Initially the strategy worked in both the ‘A’ and ‘B’ divisions as Harvard steered to within striking distance of each fleet’s lead. Sophomore skipper Genny Tulloch and senior crew Diana Rodin notched one win and three top-four finishes in the first five races in the first tier, finishing no higher than seventh, while second flight counterparts Sloan Devlin and Mallory Greimann shook off an opening eighth-place finish with four consecutive top-four finishes, punctuated by a win on the third course.

“I think because the wind conditions were so shifty that [the course] really favored groups that worked really well together and basically had unspoken communication skills,” Devlin said. “We both knew what to do and how the other person would respond.”

She and Greimann notched their second victory of the day in race six, but after Tulloch and Rodin hung a 10 on the scoreboard and the stubborn winds hinted they would linger throughout the day, both crews were swapped for taller, slightly heavier reserves at the expense of the familiarity that had served both teams so well in the first third of the regatta to avoid a costly capsize. Senior Clemmie Everett joined Tulloch for the day’s four remaining races, while senior Caroline Dixon served as Devlin’s crew for the seventh race.

“You want to have as much height for hiking out up wind and keeping the boat as flat as possible,” said Rodin, adding that, at approximately 5’10, Everett and Dixon are two of the taller women’s sailors on the circuit.

The savvy move paid instant dividends for the ‘A’ boat, which closed the day with a win and three more top-five finishes, cementing the Crimson’s position among the top three headed into Sunday. Devlin and Dixon recorded a fifth-place performance before Greimann returned as crew.

The blustery stretch proved to be the series’ decisive juncture, as no team that failed to employ a heavy-wind sailor emerged in the top three in either division.
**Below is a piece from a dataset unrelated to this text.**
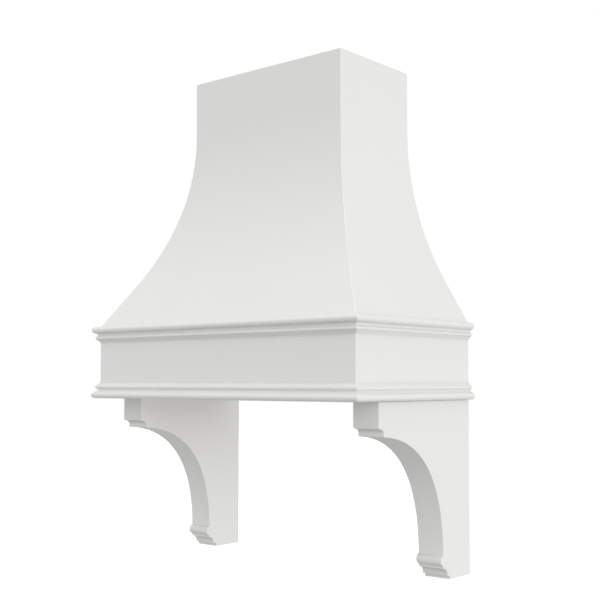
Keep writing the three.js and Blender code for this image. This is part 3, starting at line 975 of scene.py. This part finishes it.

That reluctance to trade speed for balance cost several boats, leading to 39 capsized vessels and several collisions along the route, both of which were aggravated by the Charles’ lack of depth.

After taking a spill, several sailors found themselves digging their masts from the river bottom or avoiding other capsizing boats which had flipped while steering too hard a course to avoid other incapacitated crafts.

“It was a huge mess and it was chaos at the starts,” Rodin said. “Watching ‘B’ division from the dock, there were times only half the division was on the line because of the shifts. Being at the right place was more influenced by luck than skill than in most races.”

The increased traffic heightened the incidence of penalty turns, disqualifications and incomplete races, which hit prime contender Yale the hardest. A disqualification in the ‘A’ fleet and a did not finish in the ‘B’ tacked on 36 points to the Bulldogs’ score, 141, 22 higher than the Crimson’s winning total, 119.

“That was relatively early in the regatta,” Devlin said. “We weren’t really worried about just Yale, but everybody. It didn’t make that much of a difference in terms of how we raced.”

With the regatta’s 17 races per division pared down to 15 on Sunday morning on account of calm wind conditions, Harvard had all but locked up one of the top six positions required for a trip to the national tournament. For good measure, the two original ship pairings hammered home the message with eight top-four results, highlighted by three wins—one in ‘A,’ two in the ‘B’—to comfortably edge Tufts, Yale and Connecticut College for the title.

“It’s really exciting,” Rodin said. “That about sums it up.”